━━ Supplied material ━━
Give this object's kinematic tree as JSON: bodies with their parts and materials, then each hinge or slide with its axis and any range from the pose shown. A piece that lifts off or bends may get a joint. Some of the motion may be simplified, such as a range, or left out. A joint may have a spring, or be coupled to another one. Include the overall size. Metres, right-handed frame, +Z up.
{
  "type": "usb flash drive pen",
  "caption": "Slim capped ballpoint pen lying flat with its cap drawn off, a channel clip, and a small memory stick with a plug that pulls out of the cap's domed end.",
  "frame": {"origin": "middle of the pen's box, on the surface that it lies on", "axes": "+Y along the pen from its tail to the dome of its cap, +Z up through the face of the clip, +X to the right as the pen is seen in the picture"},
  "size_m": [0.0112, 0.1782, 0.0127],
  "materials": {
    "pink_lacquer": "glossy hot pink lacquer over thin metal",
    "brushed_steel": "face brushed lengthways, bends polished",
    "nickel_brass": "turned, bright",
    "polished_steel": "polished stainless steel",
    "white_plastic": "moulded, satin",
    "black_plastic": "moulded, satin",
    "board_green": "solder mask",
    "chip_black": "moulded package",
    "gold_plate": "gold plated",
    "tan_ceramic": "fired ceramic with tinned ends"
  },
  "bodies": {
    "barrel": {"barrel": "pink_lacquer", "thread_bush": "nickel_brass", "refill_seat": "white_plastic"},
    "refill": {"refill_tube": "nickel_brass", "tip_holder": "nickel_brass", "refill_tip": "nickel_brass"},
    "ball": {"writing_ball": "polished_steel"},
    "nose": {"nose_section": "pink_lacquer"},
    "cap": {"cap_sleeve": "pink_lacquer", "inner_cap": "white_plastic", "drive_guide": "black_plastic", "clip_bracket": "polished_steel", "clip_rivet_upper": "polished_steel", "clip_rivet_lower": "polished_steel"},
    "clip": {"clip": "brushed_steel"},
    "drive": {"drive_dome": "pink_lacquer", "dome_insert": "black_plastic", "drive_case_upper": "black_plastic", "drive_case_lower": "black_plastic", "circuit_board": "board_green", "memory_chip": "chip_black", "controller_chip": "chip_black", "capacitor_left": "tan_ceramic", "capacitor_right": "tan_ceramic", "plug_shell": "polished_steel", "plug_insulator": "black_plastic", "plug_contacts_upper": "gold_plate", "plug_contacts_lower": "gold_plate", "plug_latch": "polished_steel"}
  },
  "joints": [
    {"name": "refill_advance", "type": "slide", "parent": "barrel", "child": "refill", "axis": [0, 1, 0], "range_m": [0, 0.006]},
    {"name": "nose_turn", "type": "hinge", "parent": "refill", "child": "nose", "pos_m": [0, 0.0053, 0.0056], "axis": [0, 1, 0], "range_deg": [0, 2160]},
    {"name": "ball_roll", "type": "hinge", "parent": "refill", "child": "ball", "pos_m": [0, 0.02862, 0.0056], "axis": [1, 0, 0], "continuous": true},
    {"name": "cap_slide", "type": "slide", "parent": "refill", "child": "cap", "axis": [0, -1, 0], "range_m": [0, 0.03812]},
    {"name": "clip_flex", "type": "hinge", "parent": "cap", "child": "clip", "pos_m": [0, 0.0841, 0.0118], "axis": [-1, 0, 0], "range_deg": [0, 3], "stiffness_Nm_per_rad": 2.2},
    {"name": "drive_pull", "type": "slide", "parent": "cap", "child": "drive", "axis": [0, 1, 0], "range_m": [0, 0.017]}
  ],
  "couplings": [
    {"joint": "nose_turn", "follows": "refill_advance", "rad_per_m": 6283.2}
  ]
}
━━━
> [Problem to solve] Each line containing "bends" counts once; state the total number of such lines and nothing else.

> [Result] 2